* **WHAT YOU SHOULD DO**: Reproduce exactly the lines from the one containing "(0.0, -BOSS_FACE_Y, 0.0))" down to the one containing "obj.data.transform(obj.matrix_world)", including both of those lines, and nothing else.

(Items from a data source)
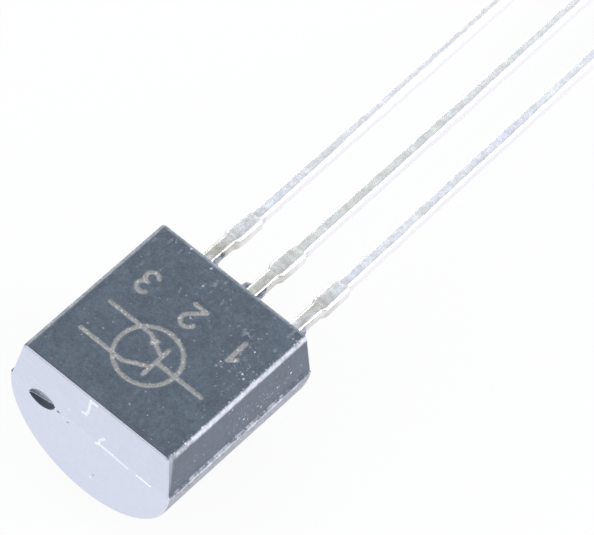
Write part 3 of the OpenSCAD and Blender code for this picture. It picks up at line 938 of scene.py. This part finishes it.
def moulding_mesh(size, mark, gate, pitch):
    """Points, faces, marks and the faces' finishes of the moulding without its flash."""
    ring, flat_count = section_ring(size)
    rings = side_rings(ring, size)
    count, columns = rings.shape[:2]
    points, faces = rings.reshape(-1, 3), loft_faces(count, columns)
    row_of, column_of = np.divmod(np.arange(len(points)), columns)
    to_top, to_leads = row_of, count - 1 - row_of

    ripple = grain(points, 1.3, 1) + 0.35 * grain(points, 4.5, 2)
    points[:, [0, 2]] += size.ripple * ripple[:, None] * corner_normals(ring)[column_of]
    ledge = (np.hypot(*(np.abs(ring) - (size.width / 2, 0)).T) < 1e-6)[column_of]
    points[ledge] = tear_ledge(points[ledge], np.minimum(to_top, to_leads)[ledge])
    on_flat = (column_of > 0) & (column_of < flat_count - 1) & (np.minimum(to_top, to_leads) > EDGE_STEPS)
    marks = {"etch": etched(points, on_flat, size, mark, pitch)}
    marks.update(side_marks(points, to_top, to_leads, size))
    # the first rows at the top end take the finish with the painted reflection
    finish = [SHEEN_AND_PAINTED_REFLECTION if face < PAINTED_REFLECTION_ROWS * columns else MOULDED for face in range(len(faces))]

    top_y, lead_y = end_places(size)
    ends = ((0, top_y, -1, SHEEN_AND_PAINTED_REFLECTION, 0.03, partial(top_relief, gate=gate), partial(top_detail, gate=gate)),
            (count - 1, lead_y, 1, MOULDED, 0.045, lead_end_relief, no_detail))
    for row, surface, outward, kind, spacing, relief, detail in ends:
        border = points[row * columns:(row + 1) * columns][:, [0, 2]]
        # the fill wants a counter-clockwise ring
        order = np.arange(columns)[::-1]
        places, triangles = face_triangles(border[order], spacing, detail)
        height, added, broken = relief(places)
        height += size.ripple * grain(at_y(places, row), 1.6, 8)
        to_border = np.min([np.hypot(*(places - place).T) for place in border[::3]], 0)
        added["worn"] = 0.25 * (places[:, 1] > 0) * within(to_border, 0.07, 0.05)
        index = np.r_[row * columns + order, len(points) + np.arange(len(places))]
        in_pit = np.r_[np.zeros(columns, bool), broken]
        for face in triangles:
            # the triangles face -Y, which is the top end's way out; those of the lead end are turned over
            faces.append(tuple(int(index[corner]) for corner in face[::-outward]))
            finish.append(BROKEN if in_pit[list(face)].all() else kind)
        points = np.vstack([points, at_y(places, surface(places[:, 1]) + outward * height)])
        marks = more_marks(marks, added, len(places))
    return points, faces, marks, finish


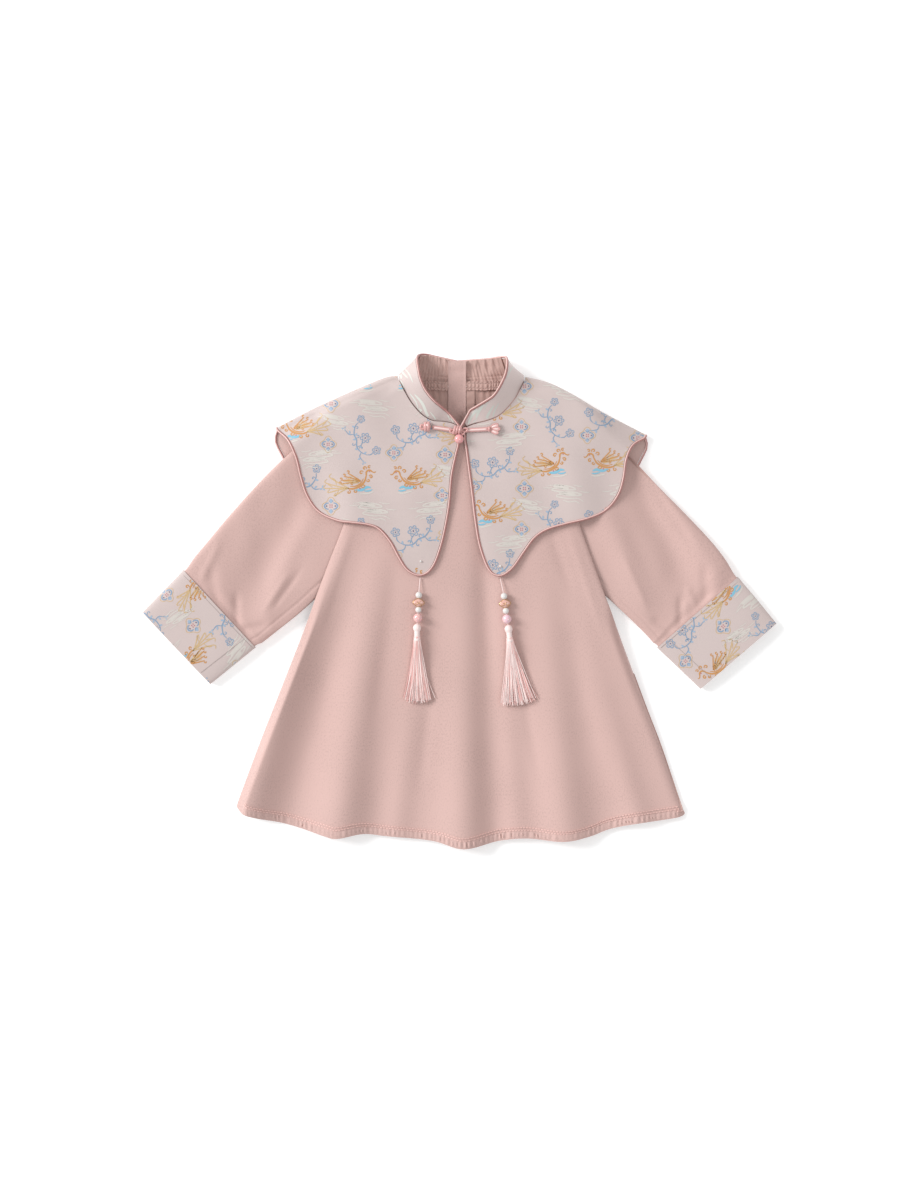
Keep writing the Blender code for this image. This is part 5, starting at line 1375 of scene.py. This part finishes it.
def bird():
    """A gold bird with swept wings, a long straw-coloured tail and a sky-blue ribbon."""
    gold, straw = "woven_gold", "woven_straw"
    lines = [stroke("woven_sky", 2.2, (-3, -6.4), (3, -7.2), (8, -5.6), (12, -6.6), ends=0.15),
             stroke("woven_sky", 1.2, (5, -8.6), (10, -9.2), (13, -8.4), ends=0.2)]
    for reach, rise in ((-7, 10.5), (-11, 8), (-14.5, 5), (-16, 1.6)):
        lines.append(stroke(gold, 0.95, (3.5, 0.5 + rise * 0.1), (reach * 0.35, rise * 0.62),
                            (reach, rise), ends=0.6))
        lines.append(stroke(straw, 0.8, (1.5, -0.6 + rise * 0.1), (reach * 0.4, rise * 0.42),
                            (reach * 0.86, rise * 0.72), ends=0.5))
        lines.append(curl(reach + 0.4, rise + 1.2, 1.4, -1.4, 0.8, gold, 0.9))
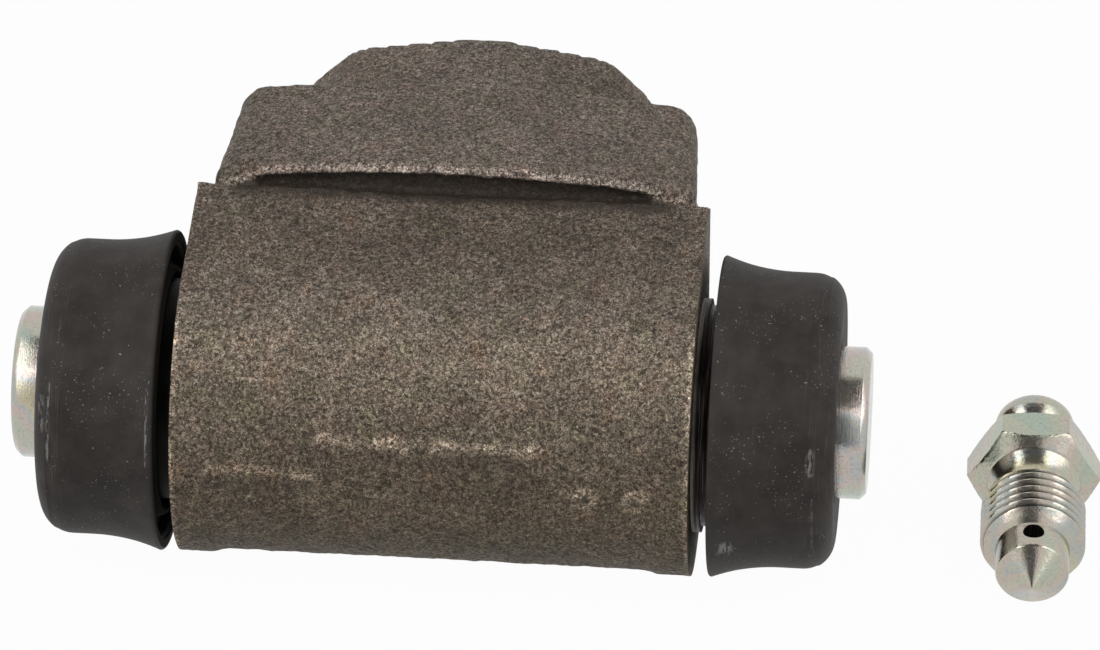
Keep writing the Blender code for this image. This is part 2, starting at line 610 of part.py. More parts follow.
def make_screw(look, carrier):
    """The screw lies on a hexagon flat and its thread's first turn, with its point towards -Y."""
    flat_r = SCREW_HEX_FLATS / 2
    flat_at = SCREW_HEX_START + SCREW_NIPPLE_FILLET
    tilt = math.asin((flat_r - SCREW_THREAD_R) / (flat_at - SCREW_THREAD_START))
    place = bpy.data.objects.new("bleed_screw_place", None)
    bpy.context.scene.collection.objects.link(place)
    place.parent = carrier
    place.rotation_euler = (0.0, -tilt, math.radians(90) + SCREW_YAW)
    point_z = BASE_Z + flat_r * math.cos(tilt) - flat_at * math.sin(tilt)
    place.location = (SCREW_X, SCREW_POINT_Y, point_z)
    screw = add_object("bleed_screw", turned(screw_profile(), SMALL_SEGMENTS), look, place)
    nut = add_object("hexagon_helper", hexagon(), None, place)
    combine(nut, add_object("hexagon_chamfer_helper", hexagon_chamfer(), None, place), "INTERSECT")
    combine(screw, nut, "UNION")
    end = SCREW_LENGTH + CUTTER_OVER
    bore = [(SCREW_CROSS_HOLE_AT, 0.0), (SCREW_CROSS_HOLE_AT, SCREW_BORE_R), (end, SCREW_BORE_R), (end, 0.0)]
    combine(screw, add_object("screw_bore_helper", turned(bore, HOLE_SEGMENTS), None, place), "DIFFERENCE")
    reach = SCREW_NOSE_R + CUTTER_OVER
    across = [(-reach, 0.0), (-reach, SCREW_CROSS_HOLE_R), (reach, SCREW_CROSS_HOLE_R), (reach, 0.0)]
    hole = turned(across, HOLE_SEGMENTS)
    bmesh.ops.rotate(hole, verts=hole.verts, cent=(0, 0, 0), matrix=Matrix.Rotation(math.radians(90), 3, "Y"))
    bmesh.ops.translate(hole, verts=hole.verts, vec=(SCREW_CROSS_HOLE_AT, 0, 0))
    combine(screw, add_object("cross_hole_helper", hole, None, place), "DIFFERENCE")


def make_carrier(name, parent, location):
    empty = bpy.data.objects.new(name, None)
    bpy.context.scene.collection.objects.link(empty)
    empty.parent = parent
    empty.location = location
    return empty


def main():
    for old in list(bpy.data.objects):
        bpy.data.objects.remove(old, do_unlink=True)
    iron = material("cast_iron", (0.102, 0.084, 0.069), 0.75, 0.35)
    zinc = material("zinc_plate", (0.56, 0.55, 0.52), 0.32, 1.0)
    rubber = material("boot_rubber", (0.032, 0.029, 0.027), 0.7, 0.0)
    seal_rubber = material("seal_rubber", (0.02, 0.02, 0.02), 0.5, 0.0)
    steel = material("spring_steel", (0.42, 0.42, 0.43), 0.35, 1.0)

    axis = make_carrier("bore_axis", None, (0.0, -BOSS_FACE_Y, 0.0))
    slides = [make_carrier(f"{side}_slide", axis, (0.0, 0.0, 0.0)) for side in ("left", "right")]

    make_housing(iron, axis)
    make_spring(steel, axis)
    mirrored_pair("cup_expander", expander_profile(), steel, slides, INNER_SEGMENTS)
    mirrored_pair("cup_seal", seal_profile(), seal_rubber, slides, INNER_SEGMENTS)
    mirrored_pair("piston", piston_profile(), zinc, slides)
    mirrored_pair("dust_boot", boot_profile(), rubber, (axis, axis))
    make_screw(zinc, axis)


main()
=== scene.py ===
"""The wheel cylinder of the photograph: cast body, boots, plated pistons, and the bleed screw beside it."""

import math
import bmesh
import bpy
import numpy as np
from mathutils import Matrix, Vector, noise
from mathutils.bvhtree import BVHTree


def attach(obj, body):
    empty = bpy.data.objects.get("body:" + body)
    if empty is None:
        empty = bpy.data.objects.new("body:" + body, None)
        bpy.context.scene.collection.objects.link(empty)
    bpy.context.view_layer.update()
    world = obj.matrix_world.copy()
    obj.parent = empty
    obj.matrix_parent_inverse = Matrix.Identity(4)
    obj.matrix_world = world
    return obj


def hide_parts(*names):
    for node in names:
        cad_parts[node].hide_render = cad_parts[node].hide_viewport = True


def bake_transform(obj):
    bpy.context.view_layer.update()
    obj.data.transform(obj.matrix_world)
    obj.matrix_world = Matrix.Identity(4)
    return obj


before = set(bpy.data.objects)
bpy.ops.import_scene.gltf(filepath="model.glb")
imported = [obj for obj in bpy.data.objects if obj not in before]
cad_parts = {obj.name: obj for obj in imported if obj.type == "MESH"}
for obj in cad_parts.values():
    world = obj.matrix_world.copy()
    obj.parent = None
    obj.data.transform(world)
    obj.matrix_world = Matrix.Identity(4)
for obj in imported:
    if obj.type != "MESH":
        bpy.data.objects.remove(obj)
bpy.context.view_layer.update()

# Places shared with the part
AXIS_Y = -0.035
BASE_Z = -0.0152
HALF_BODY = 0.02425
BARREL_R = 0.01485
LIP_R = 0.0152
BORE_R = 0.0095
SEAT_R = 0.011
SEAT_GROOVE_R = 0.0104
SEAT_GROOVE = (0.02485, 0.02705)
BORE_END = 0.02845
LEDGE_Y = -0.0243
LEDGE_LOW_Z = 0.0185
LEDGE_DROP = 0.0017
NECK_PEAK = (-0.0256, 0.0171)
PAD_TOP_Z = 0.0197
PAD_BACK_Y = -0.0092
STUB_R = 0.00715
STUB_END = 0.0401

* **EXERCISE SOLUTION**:
    axis = make_carrier("bore_axis", None, (0.0, -BOSS_FACE_Y, 0.0))
    slides = [make_carrier(f"{side}_slide", axis, (0.0, 0.0, 0.0)) for side in ("left", "right")]

    make_housing(iron, axis)
    make_spring(steel, axis)
    mirrored_pair("cup_expander", expander_profile(), steel, slides, INNER_SEGMENTS)
    mirrored_pair("cup_seal", seal_profile(), seal_rubber, slides, INNER_SEGMENTS)
    mirrored_pair("piston", piston_profile(), zinc, slides)
    mirrored_pair("dust_boot", boot_profile(), rubber, (axis, axis))
    make_screw(zinc, axis)


main()
=== scene.py ===
"""The wheel cylinder of the photograph: cast body, boots, plated pistons, and the bleed screw beside it."""

import math
import bmesh
import bpy
import numpy as np
from mathutils import Matrix, Vector, noise
from mathutils.bvhtree import BVHTree


def attach(obj, body):
    empty = bpy.data.objects.get("body:" + body)
    if empty is None:
        empty = bpy.data.objects.new("body:" + body, None)
        bpy.context.scene.collection.objects.link(empty)
    bpy.context.view_layer.update()
    world = obj.matrix_world.copy()
    obj.parent = empty
    obj.matrix_parent_inverse = Matrix.Identity(4)
    obj.matrix_world = world
    return obj


def hide_parts(*names):
    for node in names:
        cad_parts[node].hide_render = cad_parts[node].hide_viewport = True


def bake_transform(obj):
    bpy.context.view_layer.update()
    obj.data.transform(obj.matrix_world)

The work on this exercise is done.